Removes the Vec duplication (Phase 2A) - simple cleanup
Keeps the Type enum unchanged - no pattern match migration needed
Migrates arrays to the pool (Phase 2B) - the real value
Defers Type → TypeId rename until generics needs it (Phase 4, optional)

Context: Why Previous Attempts Failed

Original ADR-0024 Phase 4

The original plan required:

Renaming InternedType → Type globally (~675 usages)
Updating all pattern matches simultaneously
Massive compiler errors eating all context (600+ errors)

Incremental Migration Approach

A previous incremental approach added a Type::Interned(TypeId) variant, but:

Created dual representations that both needed handling
Every pattern match needed Type::Interned(_) => panic!(...) or .normalize()
The migration stalled with 9+ locations needing manual updates

Key Discovery: Pool Already Primary

Analysis revealed that SemaContext.get_struct_def() already uses the pool:

// sema_context.rs:370-372
pub fn get_struct_def(&self, id: StructId) -> StructDef {
    self.type_pool.struct_def(id)  // Uses pool, NOT Vec!
}

The only code using the Vec directly:

TypeContext.get_struct_def() - legacy, limited use
Test assertions checking output.struct_defs.len()
Logging for struct_count

This means 90%+ of struct/enum lookups already use the pool.

Revised Approach

Guiding Principles

Keep Type enum unchanged - pattern matching works, don't break it
Remove duplication first - the Vecs are pure overhead
Pool is canonical - all lookups go through pool
Defer rename to Phase 4 - only if generics specialization needs it

What Changes

Component	Current	After Phase 2A	After Phase 2B
`Sema.struct_defs`	`Vec<StructDef>`	Removed	Removed
`Sema.enum_defs`	`Vec<EnumDef>`	Removed	Removed
`TypeContext.struct_defs`	`Vec<StructDef>`	Removed	Removed
`SemaContext.struct_defs`	`Vec<StructDef>` (unused)	Removed	Removed
`SemaOutput.struct_defs`	`Vec<StructDef>`	Pool ref	Pool ref
`ArrayTypeRegistry`	Separate	Separate	Pool
`Type` enum	15 variants	Unchanged	Unchanged
Pattern matches	~215 locations	Unchanged	Unchanged

What Stays the Same

Type::I32, Type::Struct(StructId) - unchanged
All pattern matches on Type - unchanged
StructId, EnumId newtypes - unchanged (they wrap pool indices)
ArrayTypeId - unchanged until Phase 2B

Implementation Phases

Phase 1: Infrastructure ✅ (Already Complete)
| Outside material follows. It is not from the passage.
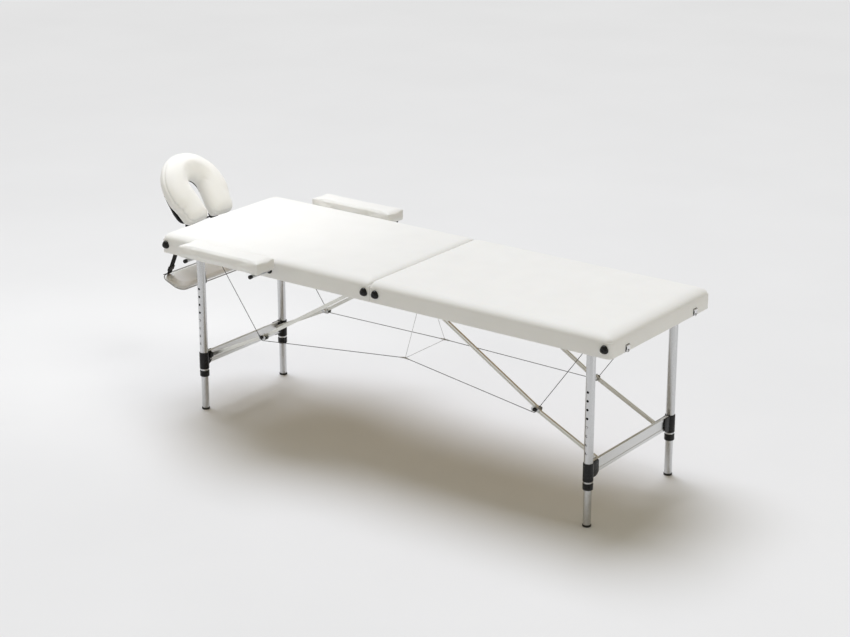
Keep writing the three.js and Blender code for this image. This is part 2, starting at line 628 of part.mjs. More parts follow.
for (const end of ENDS) {
  const band = handleBand().translate(end.dir * HANDLE_X, halfWidth + GAP, PANEL_BOTTOM_Z + RAIL_HEIGHT / 2);
  add(`${end.name}_carry_handle`, band, FINISH.webbing);
}

table.position.x = ORIGIN_SHIFT_X;

export default table;
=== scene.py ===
"""Looks for a portable two-section massage table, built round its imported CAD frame."""

import math

import bmesh
import bpy
from mathutils import Matrix, Vector, noise


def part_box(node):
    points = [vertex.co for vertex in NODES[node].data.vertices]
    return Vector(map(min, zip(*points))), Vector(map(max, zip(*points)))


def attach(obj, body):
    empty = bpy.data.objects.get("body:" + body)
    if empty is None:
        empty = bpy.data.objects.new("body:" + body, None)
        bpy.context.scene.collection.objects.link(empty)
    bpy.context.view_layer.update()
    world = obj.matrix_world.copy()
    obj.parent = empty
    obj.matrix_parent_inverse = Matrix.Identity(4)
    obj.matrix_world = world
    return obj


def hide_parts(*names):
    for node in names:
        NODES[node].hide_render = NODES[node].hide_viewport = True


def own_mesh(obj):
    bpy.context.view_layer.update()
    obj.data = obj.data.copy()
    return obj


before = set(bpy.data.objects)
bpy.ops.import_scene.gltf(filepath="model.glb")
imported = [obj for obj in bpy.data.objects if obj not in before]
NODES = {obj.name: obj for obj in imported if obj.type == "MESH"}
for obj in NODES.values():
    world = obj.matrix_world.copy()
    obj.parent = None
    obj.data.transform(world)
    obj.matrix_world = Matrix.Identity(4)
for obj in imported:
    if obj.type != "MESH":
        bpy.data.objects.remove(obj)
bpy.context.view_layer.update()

# ---- Places worked out from the frame, in metres
ENDS = {"head": -1, "foot": 1}
SIDES = {"near": -1, "far": 1}
PANEL_LO, PANEL_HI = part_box("foot_panel_frame")
HINGE_X = (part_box("head_cushion")[1].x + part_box("foot_cushion")[0].x) / 2
PANEL_LENGTH = PANEL_HI.x - HINGE_X
HALF_WIDTH = PANEL_HI.y
PANEL_BOTTOM = PANEL_LO.z
RAIL_TOP = PANEL_HI.z
BOARD_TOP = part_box("foot_panel_board")[1].z
CUSHION_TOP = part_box("foot_cushion")[1].z
PIVOT_Z = PANEL_BOTTOM + 0.026
LEG_BORE = 0.0134

# Face cradle: the front of the cushion at its lower end, and the way it leans
CRADLE_FRONT = Vector((HINGE_X - 0.942, 0, 0.668))
CRADLE_TILT = math.radians(52)
SLOPE = Vector((-math.cos(CRADLE_TILT), 0, math.sin(CRADLE_TILT)))
FACING = Vector((math.sin(CRADLE_TILT), 0, math.cos(CRADLE_TILT)))
CRADLE_THICKNESS = 0.062
CRADLE_LENGTH = 0.272
CRADLE_RADIUS = 0.157
CRADLE_HEEL = 0.138
SLOT_LOW, SLOT_HIGH, SLOT_ARC = 0.022, 0.029, 0.130
SLOT_TIGHT = 0.001

# Arm sling
SLING_AXIS = Vector((HINGE_X - 0.942, 0, 0.612))
SLING_CENTRE = Vector((HINGE_X - 0.976, 0, 0.452))
SLING_SIZE = Vector((0.104, 0.450, 0.026))
SLING_TILT = math.radians(22)
STRAP_WIDTH = 0.025


# ---- Mesh helpers
def new_object(name, mesh):
    thing = bpy.data.objects.new(name, mesh)
    bpy.context.scene.collection.objects.link(thing)
    return thing


def shade(mesh, angle=35):
    mesh.shade_smooth()
    if angle < 180:
        mesh.set_sharp_from_angle(angle=math.radians(angle))


def build(name, verts, faces, angle=35):
    """A closed mesh with its faces turned outward."""
    mesh = bpy.data.meshes.new(name)
    mesh.from_pydata([tuple(v) for v in verts], [], faces)
    solid = bmesh.new()
    solid.from_mesh(mesh)
    bmesh.ops.remove_doubles(solid, verts=solid.verts, dist=1e-6)
    bmesh.ops.recalc_face_normals(solid, faces=solid.faces)
    solid.to_mesh(mesh)
    solid.free()
    shade(mesh, angle)
    return new_object(name, mesh)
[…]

The pool infrastructure exists and is populated:

TypeInternPool in intern_pool.rs
type_pool.struct_def(id) works
SemaContext uses pool for lookups

Phase 2A: Remove Vec Duplication (NEW - Easy)
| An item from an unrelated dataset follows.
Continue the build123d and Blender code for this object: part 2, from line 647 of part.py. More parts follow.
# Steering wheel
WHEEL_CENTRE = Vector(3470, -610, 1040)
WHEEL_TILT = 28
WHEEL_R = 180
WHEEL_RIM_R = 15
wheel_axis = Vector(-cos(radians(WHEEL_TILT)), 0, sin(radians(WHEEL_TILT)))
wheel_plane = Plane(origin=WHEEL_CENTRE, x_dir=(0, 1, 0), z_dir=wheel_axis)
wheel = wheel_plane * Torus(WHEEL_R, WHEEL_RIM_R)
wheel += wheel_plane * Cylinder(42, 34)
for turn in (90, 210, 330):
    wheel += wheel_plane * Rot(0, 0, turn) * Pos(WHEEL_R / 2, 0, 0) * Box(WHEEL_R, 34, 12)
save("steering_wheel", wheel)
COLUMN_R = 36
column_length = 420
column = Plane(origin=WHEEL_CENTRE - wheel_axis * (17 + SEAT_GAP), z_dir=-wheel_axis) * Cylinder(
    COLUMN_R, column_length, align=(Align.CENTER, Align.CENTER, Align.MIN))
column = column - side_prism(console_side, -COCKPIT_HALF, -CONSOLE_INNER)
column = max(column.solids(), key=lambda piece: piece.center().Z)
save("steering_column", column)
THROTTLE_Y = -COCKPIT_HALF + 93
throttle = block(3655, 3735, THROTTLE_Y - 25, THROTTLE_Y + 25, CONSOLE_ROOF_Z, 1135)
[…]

Goal: Single source of truth for struct/enum definitions.

Changes:

Remove struct_defs: Vec<StructDef> from Sema, TypeContext, SemaContext
Remove enum_defs: Vec<EnumDef> from same
Update SemaOutput to provide pool access instead of Vecs
Update tests to use type_pool.struct_count() instead of output.struct_defs.len()
Update logging to use pool stats

Files affected: ~8-10 files, mostly deletions

Ship criterion: All tests pass, no struct_defs or enum_defs Vecs anywhere.

Phase 2B: Migrate Arrays to Pool

Goal: Array types interned in pool, enabling parallel creation without merging.

Changes:

Move ArrayTypeRegistry functionality into TypeInternPool
Use type_pool.intern_array(element, len) instead of registry
Remove ArrayTypeRegistry from SemaContext
Arrays deduplicate automatically (same element+len = same type)

Files affected: ~5-10 files

Ship criterion: Arrays work, no separate array registry, parallel function analysis cleaner.

Phase 3: Struct/Enum Unified Indexing (Optional)

Goal: StructId and EnumId are just TypeId under the hood.

Currently StructId(0) and EnumId(0) could both exist (different types). After this phase, all composite types share one index space.

Changes:

Make StructId and EnumId aliases for a range of TypeId
Update pattern matching on Type::Struct(id) to extract from TypeId

Complexity: Medium. May not be needed if current design works.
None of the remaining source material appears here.